Sinek uses Kodak as an example of a company who decided against existential flexibility. Despite leading the photography industry for most of the 20th century, Kodak did not pursue digital photography when the technology became available. To Sinek, they were finite-minded, disinterested in challenging the status quo that made them the most successful photography company in the world. They insisted on sticking with celluloid film and print photography for their business model. Companies like Nikon and Fiji embraced digital photography, and their digital cameras soon overtook Kodak’s products. In 2007, Kodak filed for bankruptcy, as they failed to flex.

Part 4 Analysis

Sinek provides several terms to describe the immoral behavior often associated with a finite mindset. Ethical fading and cause blindness—The Dangers of a Finite Mindset—are two sides of the same coin. Ethical fading occurs when a leader or company makes small unethical decisions to achieve finite goals. Eventually, these decisions compound until a culture of unethical business develops. When a just cause is lost, unclear, or nonexistent, the likelihood of ethical fading increases.
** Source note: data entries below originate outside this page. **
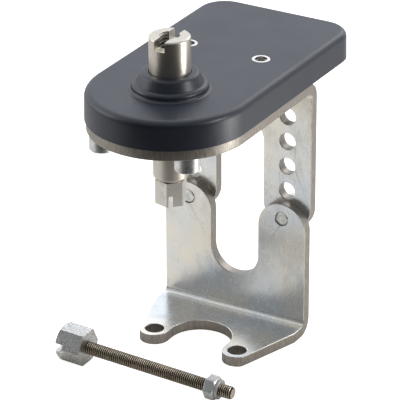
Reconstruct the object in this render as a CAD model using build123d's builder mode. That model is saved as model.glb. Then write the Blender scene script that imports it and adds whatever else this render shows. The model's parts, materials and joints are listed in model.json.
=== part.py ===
"""Movement holder: a bent sheet stand with a moulded pad, a slotted clamp post and a loose long screw.

Millimetres.  X runs across the stand, Y to its back and Z up.  The origin is midway between the two
fixing holes of the foot, on the foot's underside.
"""
from math import asin, atan, atan2, cos, degrees, hypot, radians, sin
import os

from build123d import *

# sheet metal
sheet = 4.0                  # thickness of both brackets
bend_radius = 2.2            # inside radius of both bends
bracket_width = 60.0
leg_gap = 20.0               # clear width between the legs, and between the ears
end_margin = 6.0             # from a bolt hole's centre to the end of its leg or ear

# top bracket
top_face_height = 101.6      # upper face of the plate, above the floor
leg_arch_height = 73.5       # centre of the arch that closes the gap between the legs
bolt_height = 46.0           # lowest hole of each leg
hole_pitch = 10.0
hole_count = 5
bolt_clearance_radius = 3.25

# foot bracket
foot_hole_spacing = 35.5
foot_hole_radius = 3.55
lobe_radius = 5.75
notch_straight = 3.2         # straight run of the notch before its round end
taper_start = 22.0           # where the foot begins to narrow, from the line of the foot holes
foot_reach = 29.3            # from the line of the foot holes to the ears' front face
ear_throat_height = 28.5     # centre of the round bottom between the ears

# pad
pad_overhang = 0.6           # how far the pad stands proud of the plate
pad_thickness = 10.8
pad_length_behind = 30.0     # from the legs' back face to the pad's back end
pad_corner_radius = 11.0
pad_edge_radius = 2.6
pad_draft = 1.0              # taper of the pad's sides, in degrees
dome_bead_radius = 13.8
dome_bead_height = 2.8
dome_foot_radius = 12.0
dome_top_radius = 10.2
dome_height = 6.6
dome_blend = 2.0             # hollow fillet where the dome meets the pad
dome_bead_round = 1.7
dome_top_round = 1.4

# clamp post
post_to_legs = 50.7          # post axis to the legs' front face
post_radius = 7.5
post_height = 20.1           # above the pad's upper face
post_low_radius = 6.35
post_low_length = 19.4       # below the plate
post_chamfer = 0.5
post_slot_width = 4.0
post_slot_depth = 3.8
post_bore_depth = 34.0

# screws, by nominal size and pitch
m5_size = 5.0
m5_pitch = 0.8
m6_size = 6.0
m6_pitch = 1.0
m8_size = 8.0
m8_pitch = 1.25

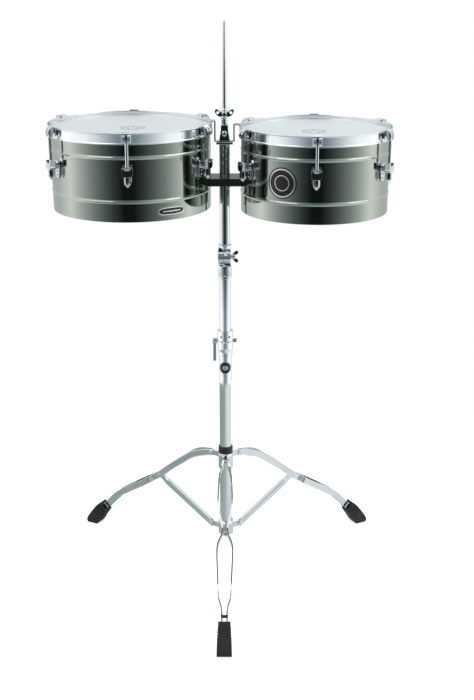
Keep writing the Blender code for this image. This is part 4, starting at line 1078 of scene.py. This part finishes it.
def studio_floor():
    floor = lathe("studio_floor", [(0.0, 0.0), (0.5, 0.0), (0.9, 0.0), (1.35, 0.0)], 96, ring=False)
    floor.data.transform(Matrix.Translation((COLUMN.x, COLUMN.y, -0.0005)))
    mat, nodes, links, shader = new_material("studio_floor")
    shader.inputs["Roughness"].default_value = 0.85
    shader.inputs["Specular IOR Level"].default_value = 0.1
    speck = noise(nodes, links, 30.0, 3.0)
    white = ramp(nodes, links, speck, [(0.2, (0.93, 0.93, 0.93)), (0.8, (0.95, 0.95, 0.95))])
    links.new(white, shader.inputs["Base Color"])
    shader.inputs["Emission Color"].default_value = (1.0, 1.0, 1.0, 1.0)
    shader.inputs["Emission Strength"].default_value = 0.62
    # What the chrome sees of the floor: grey on the left, paler on the right.
    spot = nodes.new("ShaderNodeTexCoord")
    axis = nodes.new("ShaderNodeSeparateXYZ")
    links.new(spot.outputs["Object"], axis.inputs[0])
    across = spread(nodes, links, axis.outputs["X"], -0.6, 0.6)
    seen = ramp(nodes, links, across, [
        (0.0, (0.30, 0.36, 0.35)), (0.42, (0.42, 0.48, 0.47)),
        (0.58, (0.60, 0.64, 0.64)), (1.0, (0.80, 0.82, 0.82))])
    grey = nodes.new("ShaderNodeEmission")
    links.new(seen, grey.inputs["Color"])
    by_ray(nodes, links, shader.outputs[0], grey.outputs[0], nodes["Material Output"].inputs["Surface"])
    floor.data.materials.append(mat)


def lamps():
    for name, spot, size, power in (
            ("key", (-1.6, -1.4, 3.2), 1.8, 12.0), ("fill", (2.2, -0.6, 2.6), 1.6, 8.0),
            ("rim", (0.4, 2.4, 2.8), 1.6, 6.0)):
        lamp = bpy.data.lights.new("light_" + name, "AREA")
        lamp.energy = power
        lamp.size = size
        holder = bpy.data.objects.new("light_" + name, lamp)
        bpy.context.scene.collection.objects.link(holder)
        holder.location = spot
        aim = Vector((COLUMN.x, COLUMN.y, 0.8)) - Vector(spot)
        holder.rotation_euler = aim.to_track_quat("-Z", "Y").to_euler()


CAMERA_FOCAL = 1117.2 / 700.0    # in picture heights
CAMERA_SENSOR = 24.0
CAMERA_PLACE = (0.0299, -2.6879, 1.5509)    # from the foot of the column
CAMERA_PITCH = 19.412            # degrees below level


def front_camera():
    camera = bpy.data.cameras.new("camera")
    camera.sensor_fit = "VERTICAL"
    camera.sensor_height = CAMERA_SENSOR
    camera.sensor_width = CAMERA_SENSOR
    camera.lens = CAMERA_SENSOR * CAMERA_FOCAL
    camera.clip_start = 0.05
    camera.clip_end = 50.0
    holder = bpy.data.objects.new("camera", camera)
    bpy.context.scene.collection.objects.link(holder)
    x, y, z = CAMERA_PLACE
    holder.location = (COLUMN.x + x, COLUMN.y + y, z)
    holder.rotation_euler = (math.radians(90.0 - CAMERA_PITCH), 0.0, 0.0)
    bpy.context.scene.camera = holder
    bpy.context.scene.view_settings.view_transform = "Standard"


def main():
    for label, d in PARTS.items():
        drum_shell(label, d)
        drum_hoop(label, d)
        drum_head(label, d)
        for index in range(1, 7):
            lug(label, d, index)
            claw(label, d, index)
    badges()
    crossbar()
    top_hardware()
    tilter()
    column()
    tripod()
    surroundings()
    studio_floor()
    lamps()
    front_camera()


main()

bpy.context.view_layer.update()
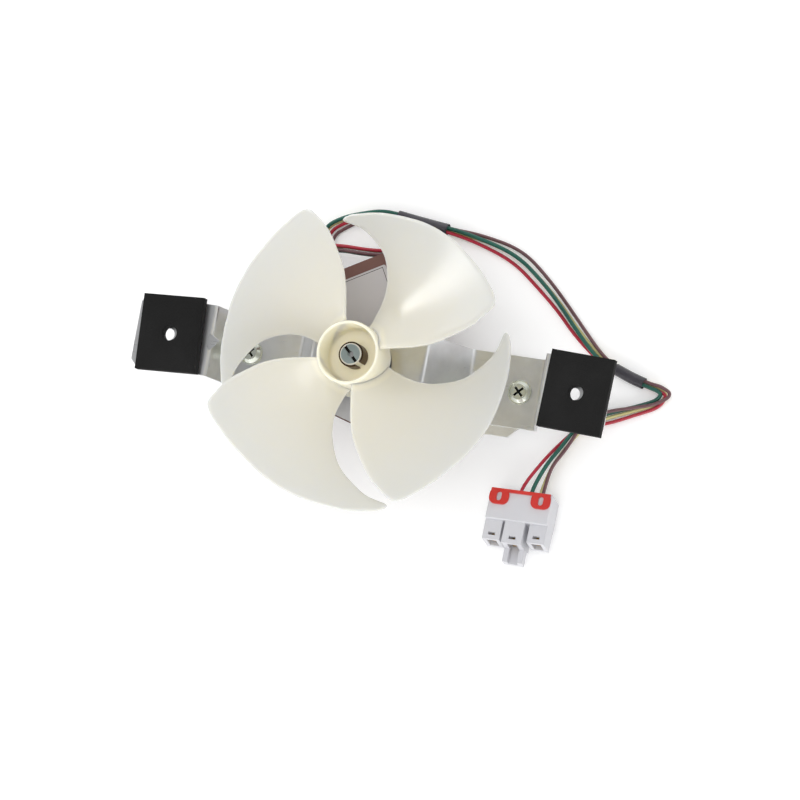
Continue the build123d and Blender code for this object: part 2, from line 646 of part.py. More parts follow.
with BuildPart() as hub_spring_clip:
    with BuildSketch(Plane.XY.offset(HUB_LEDGE)):
        Circle(COLLAR_R + CLIP_WALL)
        Circle(COLLAR_R, mode=Mode.SUBTRACT)
        with Locations((flat_point(COLLAR_R, -45))):
            Rectangle(3, CLIP_GAP, rotation=-45, mode=Mode.SUBTRACT)
    extrude(amount=CLIP_HIGH)
save(hub_spring_clip, "hub_spring_clip")

# Plug: a body with three barrels, lying on the floor and tipped up by its latch
plug_forward = Vector(sin(radians(PLUG_YAW)), -cos(radians(PLUG_YAW)), 0)
plug_side = Vector(cos(radians(PLUG_YAW)), sin(radians(PLUG_YAW)), 0)
plug_axis = plug_forward * cos(radians(PLUG_PITCH)) + Vector(0, 0, sin(radians(PLUG_PITCH)))
plug = Plane(origin=(PLUG_X, PLUG_Y, 0), x_dir=plug_side, z_dir=plug_axis.cross(plug_side))
# Each barrel: middle, width, how far it reaches past the body, how much higher it stands
barrels = (
    (SIDE_BARREL / 2 - PLUG_HALF, SIDE_BARREL, LEFT_OUT, 0.0),
    (MID_X, MID_BARREL, MID_OUT, MID_RAISED),
    (PLUG_HALF - SIDE_BARREL / 2, SIDE_BARREL, RIGHT_OUT, 0.0),
)


def plug_box(x, y_from, y_to, z_from, z_to, wide, mode=Mode.ADD):
    """A box in the plug's frame; y is counted from the wire end toward the mating end."""
    centre = (x, -(y_from + y_to) / 2, (z_from + z_to) / 2)
    with Locations(plug * Location(centre)):
        Box(wide, y_to - y_from, z_to - z_from, mode=mode)


with BuildPart() as connector_housing:
    plug_box(0, 0, PLUG_BODY, 0, PLUG_HIGH, 2 * PLUG_HALF)
    fillet(connector_housing.edges(), radius=0.5)
    for x, wide, reach, raised in barrels:
        plug_box(x, PLUG_BODY - 1, PLUG_BODY + reach, BARREL_LOW, BARREL_LOW + BARREL_HIGH + raised, wide)
    # lower lip of the middle barrel
    plug_box(MID_X, PLUG_BODY, PLUG_BODY + MID_OUT + LIP_OUT, BARREL_LOW, LIP_TOP, MID_BARREL)
    # latch under the body
    plug_box(0, 8.5, 19, -1.6, BARREL_LOW, LATCH_WIDE)
    plug_box(0, 15.5, 19, -LATCH_DEEP, -1.5, LATCH_WIDE)
    for x, wide, reach, raised in barrels:
        end = PLUG_BODY + reach
        top = BARREL_LOW + BARREL_HIGH + raised
        plug_box(x, end - POCKET_DEEP, end + LIP_OUT + 1, POCKET_LOW, top - 1.6, POCKET, mode=Mode.SUBTRACT)
        plug_box(x, end - SLOT_BACK, end - SLOT_BACK + SLOT_LONG, top - 2.5, top + 2, SLOT_WIDE, mode=Mode.SUBTRACT)
save(connector_housing, "connector_housing")

with BuildPart() as connector_terminals:
    for x, wide, reach, raised in barrels:
        start = PLUG_BODY + reach - POCKET_DEEP
        plug_box(x, start, start + TERMINAL_LONG, TERMINAL_LOW, TERMINAL_LOW + TERMINAL, TERMINAL)
save(connector_terminals, "connector_terminals")

# Retainer pushed in at the wire end: a bar with two rounded loops lying on the body
with BuildPart() as connector_retainer:
    with BuildSketch(plug.offset(PLUG_HIGH)):
        with Locations((0, -BAR_FROM - BAR_LONG / 2)):
            Rectangle(2 * PLUG_HALF - 1, BAR_LONG)
        for x, wide in LOOPS:
            with Locations((x, -BAR_FROM - LOOP_LONG / 2)):
                RectangleRounded(wide, LOOP_LONG, LOOP_CORNER)
    extrude(amount=RETAINER_HIGH)
    with BuildSketch(plug.offset(PLUG_HIGH)):
        for x, wide in LOOPS:
            with Locations((x, -BAR_FROM - LOOP_LONG / 2)):
                SlotOverall(LOOP_LONG - 2.6, wide / 4, rotation=90)
    extrude(amount=RETAINER_HIGH, mode=Mode.SUBTRACT)
save(connector_retainer, "connector_retainer")


def bend_radii(route):
    """Largest tangent arc at each inner point that leaves a short straight run between arcs."""
    radii = []
    for before, corner, after in zip(route[:-2], route[1:-1], route[2:]):
        run_in = Vector(*corner) - Vector(*before)
        run_out = Vector(*after) - Vector(*corner)
        turn = radians(run_in.get_angle(run_out))
        radii.append(HOLD_BACK * min(run_in.length, run_out.length) / tan(turn / 2))
    return radii


def wire_line(node, route):
    """Draw a wire's middle line in the open builder and print its bends."""
    radii = bend_radii(route)
    print(node, "bend radii", [round(r, 1) for r in radii])
    return FilletPolyline(*route, radius=radii)


with BuildPart() as wire_red:
    with BuildLine():
        red_line = wire_line("wire_red", RED_ROUTE)
    with BuildSketch(Plane(origin=red_line @ 0, z_dir=red_line % 0)):
        Circle(THIN_WIRE_R)
    sweep()
save(wire_red, "wire_red")

with BuildPart() as wire_green:
    with BuildLine():
        green_line = wire_line("wire_green", GREEN_ROUTE)
    with BuildSketch(Plane(origin=green_line @ 0, z_dir=green_line % 0)):
        Circle(THICK_WIRE_R)
    sweep()
save(wire_green, "wire_green")

with BuildPart() as wire_yellow:
    with BuildLine():
        yellow_line = wire_line("wire_yellow", YELLOW_ROUTE)
    with BuildSketch(Plane(origin=yellow_line @ 0, z_dir=yellow_line % 0)):
        Circle(THIN_WIRE_R)
    sweep()
save(wire_yellow, "wire_yellow")

with BuildPart() as wire_brown:
    with BuildLine():
        brown_line = wire_line("wire_brown", BROWN_ROUTE)
    with BuildSketch(Plane(origin=brown_line @ 0, z_dir=brown_line % 0)):
        Circle(THIN_WIRE_R)
    sweep()
save(wire_brown, "wire_brown")

with BuildPart() as harness_sleeve_upper:
    with BuildLine():
        upper_line = wire_line("harness_sleeve_upper", UPPER_SLEEVE_ROUTE)
    with BuildSketch(Plane(origin=upper_line @ 0, z_dir=upper_line % 0)):
        Circle(SLEEVE_OUT / 2)
        Circle(SLEEVE_OUT / 2 - SLEEVE_WALL, mode=Mode.SUBTRACT)
    sweep()
save(harness_sleeve_upper, "harness_sleeve_upper")

with BuildPart() as harness_sleeve_lower:
    with BuildLine():
        lower_line = wire_line("harness_sleeve_lower", LOWER_SLEEVE_ROUTE)
    with BuildSketch(Plane(origin=lower_line @ 0, z_dir=lower_line % 0)):
        Circle(SLEEVE_OUT / 2)
        Circle(SLEEVE_OUT / 2 - SLEEVE_WALL, mode=Mode.SUBTRACT)
    sweep()
save(harness_sleeve_lower, "harness_sleeve_lower")
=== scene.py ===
"""Refrigerator fan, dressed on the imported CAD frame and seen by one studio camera.

Lengths in the tables below are millimetres in the part's frame; MM turns them into metres.
"""

import json
import logging
from dataclasses import dataclass, field
from enum import Enum
from itertools import product
from math import atan2, cos, pi, radians, sin
from typing import Sequence

import bpy
import numpy as np
from mathutils import Matrix, Quaternion, Vector

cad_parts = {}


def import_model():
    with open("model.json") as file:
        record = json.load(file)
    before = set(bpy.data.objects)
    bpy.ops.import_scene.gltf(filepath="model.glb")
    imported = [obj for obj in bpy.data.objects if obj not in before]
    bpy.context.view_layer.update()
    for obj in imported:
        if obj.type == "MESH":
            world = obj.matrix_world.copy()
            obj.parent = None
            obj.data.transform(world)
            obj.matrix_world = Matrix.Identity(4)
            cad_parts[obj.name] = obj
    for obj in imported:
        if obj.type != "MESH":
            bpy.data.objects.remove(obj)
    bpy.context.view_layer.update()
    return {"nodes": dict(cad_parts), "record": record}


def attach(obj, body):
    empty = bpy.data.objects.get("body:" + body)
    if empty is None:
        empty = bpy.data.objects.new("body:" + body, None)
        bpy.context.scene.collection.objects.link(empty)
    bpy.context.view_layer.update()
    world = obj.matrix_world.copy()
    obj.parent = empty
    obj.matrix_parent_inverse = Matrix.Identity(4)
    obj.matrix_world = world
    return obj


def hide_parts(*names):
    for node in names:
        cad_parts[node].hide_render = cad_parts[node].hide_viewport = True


log = logging.getLogger("fan")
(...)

Conversely, cause blindness happens when a leader or company believes their just cause is better than others and thus more worthy of advancement. This superiority complex results in companies advancing their own causes at the expense of others. Moreover, companies with cause blindness may refuse to recognize crisis. Existential flexibility cannot be initiated because cause blindness causes stagnation. With that said, Sinek delves into the more nuanced problems of Fostering an Infinite Mindset, as leaders and companies can develop infinite mindsets while slipping into finite habits. In these moments, he advises remembering the causes and effects of one’s just cause. Although just causes are abstract, they produce material effects:

Just Causes exist in our imaginations, but companies and products are real. And for a person or a company with a clear sense of Cause, that individual or organization itself can become the tangible symbol of their intangible vision. It’s easier for us to follow a real company or a leader than an abstract idea. And it’s easier to form a compelling narrative for our Just Cause when we can point to a tangible representation of the alternative (170).

Sometimes, an “intangible vision” distracts, but when leaders and companies embrace themselves as products of just causes, the intangible becomes tangible. This transformation attracts more supporters to a just cause because the people behind the cause embody ethical decision-making and infinite thinking.

Sinek also describes the power of worthy rivals. For him, fellow author Adam Grant is a worthy rival who pushes him to improve his craft; for Alan Mulally of Ford, the company’s longtime rival was Toyota. Worthy rivals are competitors who encourage development, not enemies to fight and defeat. When leaders consider competitors as either enemies or worthy rivals, they are identifying the players in The Games of Business: Finite and Infinite. A finite mindset paints competitors as enemies to be defeated at any cost, even ethics; an infinite mindset paints worthy rivals as healthy competition. An infinite mindset breeds ethical behavior because both rivals are encouraged to make moral decisions. By comparing performances and how they affect the world, rivals push for greater growth. Sinek uses IBM and Apple’s development of personal computers as an example of such growth. Each company observed and researched the other’s process to experiment with their own personal computers. While IBM and Microsoft lost the infinite mindset that considers Apple a worthy rival, Apple continues to develop innovative products according to their just cause.